→ **AVAILABLE DATA**

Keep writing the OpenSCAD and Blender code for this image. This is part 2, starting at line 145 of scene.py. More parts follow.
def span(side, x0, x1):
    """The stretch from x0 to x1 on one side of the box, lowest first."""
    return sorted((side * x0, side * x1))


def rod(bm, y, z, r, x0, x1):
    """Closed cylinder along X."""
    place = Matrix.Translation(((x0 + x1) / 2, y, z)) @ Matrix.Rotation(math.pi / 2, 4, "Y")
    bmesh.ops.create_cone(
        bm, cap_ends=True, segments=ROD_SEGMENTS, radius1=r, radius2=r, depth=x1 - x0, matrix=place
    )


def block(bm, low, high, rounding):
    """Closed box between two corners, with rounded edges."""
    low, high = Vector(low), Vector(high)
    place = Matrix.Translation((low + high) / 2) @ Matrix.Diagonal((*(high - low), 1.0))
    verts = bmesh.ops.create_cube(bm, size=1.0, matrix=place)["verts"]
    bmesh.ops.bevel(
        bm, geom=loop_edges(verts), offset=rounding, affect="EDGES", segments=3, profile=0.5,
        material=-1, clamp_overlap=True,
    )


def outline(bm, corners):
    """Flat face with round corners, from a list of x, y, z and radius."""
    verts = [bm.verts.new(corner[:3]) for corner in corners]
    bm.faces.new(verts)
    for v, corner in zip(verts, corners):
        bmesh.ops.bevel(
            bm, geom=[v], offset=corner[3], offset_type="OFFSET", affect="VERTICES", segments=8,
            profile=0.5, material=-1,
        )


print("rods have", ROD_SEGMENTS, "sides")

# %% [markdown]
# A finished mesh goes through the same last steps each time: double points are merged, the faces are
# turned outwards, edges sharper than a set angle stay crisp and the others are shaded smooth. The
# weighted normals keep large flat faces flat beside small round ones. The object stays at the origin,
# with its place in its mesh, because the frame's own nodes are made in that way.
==
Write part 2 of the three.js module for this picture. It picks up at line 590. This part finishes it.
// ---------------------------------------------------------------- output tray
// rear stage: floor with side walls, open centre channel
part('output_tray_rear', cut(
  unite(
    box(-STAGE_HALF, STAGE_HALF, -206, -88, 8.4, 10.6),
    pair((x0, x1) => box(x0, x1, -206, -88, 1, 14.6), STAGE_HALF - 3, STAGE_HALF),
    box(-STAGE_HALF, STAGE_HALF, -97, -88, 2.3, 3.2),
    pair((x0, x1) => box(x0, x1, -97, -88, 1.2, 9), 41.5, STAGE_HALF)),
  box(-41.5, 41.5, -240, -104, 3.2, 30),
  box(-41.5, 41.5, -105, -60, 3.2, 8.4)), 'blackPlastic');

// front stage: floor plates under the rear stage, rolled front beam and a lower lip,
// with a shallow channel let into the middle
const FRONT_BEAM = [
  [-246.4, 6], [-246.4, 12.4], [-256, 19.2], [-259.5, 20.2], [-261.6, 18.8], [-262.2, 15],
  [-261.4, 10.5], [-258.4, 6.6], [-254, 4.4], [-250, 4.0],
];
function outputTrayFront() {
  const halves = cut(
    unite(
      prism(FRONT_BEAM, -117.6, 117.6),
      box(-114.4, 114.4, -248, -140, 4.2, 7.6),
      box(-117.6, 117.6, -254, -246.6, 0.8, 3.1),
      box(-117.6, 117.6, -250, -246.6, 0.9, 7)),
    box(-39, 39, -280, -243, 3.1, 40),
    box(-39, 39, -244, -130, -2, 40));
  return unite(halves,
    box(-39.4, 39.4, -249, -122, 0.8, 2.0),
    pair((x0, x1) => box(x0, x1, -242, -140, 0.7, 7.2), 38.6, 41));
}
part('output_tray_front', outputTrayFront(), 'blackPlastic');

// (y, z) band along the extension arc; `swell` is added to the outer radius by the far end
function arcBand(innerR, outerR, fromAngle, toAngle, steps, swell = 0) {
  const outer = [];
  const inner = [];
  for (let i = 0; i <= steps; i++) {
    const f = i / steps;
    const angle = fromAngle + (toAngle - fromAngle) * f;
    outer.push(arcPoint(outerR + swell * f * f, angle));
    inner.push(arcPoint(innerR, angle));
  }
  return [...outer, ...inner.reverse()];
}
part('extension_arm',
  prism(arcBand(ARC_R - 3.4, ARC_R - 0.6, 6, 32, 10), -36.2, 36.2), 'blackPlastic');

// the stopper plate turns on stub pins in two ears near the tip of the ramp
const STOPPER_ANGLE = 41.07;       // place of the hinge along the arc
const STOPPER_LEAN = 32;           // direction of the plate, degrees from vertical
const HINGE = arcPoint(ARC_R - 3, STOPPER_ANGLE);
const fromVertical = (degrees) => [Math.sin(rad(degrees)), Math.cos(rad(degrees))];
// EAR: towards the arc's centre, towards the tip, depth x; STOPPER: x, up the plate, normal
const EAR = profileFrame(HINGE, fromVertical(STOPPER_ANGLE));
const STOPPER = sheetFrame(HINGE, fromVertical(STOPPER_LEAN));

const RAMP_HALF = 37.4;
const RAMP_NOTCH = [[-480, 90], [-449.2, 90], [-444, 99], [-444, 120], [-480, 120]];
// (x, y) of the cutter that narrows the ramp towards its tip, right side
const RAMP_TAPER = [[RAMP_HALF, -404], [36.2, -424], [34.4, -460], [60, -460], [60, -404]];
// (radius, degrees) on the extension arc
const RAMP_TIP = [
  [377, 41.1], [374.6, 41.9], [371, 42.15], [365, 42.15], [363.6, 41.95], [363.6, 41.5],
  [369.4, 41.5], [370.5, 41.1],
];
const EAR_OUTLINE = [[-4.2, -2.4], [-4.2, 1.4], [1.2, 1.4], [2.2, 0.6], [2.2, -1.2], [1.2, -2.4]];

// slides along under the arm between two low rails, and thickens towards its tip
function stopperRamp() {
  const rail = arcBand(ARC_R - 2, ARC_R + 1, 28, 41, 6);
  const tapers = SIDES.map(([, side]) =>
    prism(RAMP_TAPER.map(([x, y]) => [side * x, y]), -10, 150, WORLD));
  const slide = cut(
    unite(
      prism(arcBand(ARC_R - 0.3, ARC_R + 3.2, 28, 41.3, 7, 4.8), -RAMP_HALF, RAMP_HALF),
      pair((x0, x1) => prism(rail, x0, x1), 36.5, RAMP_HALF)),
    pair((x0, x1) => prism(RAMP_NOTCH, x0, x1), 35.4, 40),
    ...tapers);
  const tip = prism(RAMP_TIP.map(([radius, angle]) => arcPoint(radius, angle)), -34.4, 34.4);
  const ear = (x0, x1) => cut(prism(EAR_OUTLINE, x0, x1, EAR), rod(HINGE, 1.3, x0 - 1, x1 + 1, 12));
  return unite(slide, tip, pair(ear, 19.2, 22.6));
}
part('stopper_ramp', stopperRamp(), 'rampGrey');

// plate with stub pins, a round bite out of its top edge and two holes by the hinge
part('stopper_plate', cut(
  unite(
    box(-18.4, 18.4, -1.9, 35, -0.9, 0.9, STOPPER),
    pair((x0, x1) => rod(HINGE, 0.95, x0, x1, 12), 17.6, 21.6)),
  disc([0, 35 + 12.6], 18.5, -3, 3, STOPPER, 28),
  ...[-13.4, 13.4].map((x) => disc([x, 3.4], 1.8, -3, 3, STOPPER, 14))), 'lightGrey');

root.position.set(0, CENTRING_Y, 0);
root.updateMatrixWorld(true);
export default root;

→ **INSTRUCTIONS TO FOLLOW**
Everything from the line with "Keep writing the" through the line with "return sorted((side * x0, side * x1))" is to be output exactly; leave out all other lines.

→ **FULL OUTPUT**
Keep writing the OpenSCAD and Blender code for this image. This is part 2, starting at line 145 of scene.py. More parts follow.
def span(side, x0, x1):
    """The stretch from x0 to x1 on one side of the box, lowest first."""
    return sorted((side * x0, side * x1))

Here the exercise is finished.